----- Records provided

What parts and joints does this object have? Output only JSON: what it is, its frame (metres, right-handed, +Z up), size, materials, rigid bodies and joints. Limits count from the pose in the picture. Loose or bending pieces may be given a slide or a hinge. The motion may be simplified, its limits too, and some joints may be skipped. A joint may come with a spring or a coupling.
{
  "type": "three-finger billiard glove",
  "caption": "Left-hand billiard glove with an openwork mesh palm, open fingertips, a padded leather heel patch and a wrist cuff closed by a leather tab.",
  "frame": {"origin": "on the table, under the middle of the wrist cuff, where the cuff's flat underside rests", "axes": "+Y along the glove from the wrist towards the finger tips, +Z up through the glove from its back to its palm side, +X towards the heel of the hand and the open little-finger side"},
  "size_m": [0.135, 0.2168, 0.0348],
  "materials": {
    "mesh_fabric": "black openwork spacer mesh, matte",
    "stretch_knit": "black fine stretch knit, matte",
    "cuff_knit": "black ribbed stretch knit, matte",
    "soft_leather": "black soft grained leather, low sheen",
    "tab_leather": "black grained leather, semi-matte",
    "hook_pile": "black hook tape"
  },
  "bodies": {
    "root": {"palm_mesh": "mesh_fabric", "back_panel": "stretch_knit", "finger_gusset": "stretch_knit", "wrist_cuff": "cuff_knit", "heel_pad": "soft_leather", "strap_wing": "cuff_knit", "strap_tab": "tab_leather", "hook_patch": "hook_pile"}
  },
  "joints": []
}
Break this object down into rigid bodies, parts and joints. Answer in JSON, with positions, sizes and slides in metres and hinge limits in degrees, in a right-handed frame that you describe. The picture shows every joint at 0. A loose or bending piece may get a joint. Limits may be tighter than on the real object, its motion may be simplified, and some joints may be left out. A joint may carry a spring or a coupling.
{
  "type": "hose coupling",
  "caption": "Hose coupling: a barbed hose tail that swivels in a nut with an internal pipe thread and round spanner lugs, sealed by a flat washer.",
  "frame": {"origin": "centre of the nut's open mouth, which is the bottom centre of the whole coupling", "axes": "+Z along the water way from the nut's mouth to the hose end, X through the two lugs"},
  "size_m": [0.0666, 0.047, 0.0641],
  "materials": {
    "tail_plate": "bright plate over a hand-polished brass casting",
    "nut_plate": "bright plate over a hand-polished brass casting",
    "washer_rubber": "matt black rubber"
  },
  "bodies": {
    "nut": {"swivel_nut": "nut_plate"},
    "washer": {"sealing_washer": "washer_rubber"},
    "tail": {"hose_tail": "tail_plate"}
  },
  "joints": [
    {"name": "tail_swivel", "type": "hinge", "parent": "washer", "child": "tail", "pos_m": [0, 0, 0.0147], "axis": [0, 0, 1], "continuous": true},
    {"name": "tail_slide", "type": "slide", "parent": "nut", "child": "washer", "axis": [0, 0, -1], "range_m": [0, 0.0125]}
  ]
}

----------
----- Records provided

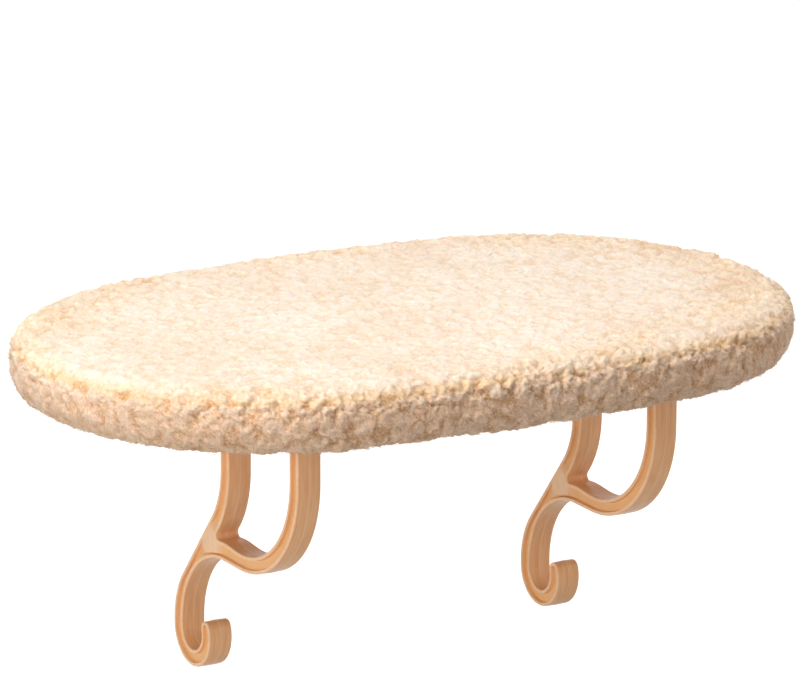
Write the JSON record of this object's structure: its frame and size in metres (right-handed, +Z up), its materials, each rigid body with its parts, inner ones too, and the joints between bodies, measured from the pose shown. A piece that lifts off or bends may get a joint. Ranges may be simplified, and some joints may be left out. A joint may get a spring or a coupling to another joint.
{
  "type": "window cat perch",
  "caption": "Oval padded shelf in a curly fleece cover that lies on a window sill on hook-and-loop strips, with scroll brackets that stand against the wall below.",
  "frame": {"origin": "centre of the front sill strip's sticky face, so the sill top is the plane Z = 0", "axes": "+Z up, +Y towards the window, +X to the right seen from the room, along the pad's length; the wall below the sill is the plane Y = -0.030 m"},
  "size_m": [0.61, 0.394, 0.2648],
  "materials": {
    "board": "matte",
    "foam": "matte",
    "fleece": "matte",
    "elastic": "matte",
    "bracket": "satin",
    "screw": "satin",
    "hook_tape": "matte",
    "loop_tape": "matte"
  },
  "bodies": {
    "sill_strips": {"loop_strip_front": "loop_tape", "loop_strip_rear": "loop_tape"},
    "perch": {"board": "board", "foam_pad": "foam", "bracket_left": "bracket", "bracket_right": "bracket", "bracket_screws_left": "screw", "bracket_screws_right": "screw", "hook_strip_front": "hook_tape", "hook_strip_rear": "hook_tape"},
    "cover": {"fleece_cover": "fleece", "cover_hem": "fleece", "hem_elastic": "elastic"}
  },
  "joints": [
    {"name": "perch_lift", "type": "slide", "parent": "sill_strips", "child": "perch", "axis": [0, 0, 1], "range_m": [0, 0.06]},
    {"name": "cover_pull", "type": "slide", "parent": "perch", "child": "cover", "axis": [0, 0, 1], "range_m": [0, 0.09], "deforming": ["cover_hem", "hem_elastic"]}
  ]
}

----------

-- Requirement --
Among the lines above, count those containing the word "hinge" and give nothing but the result.

-- Result below --
3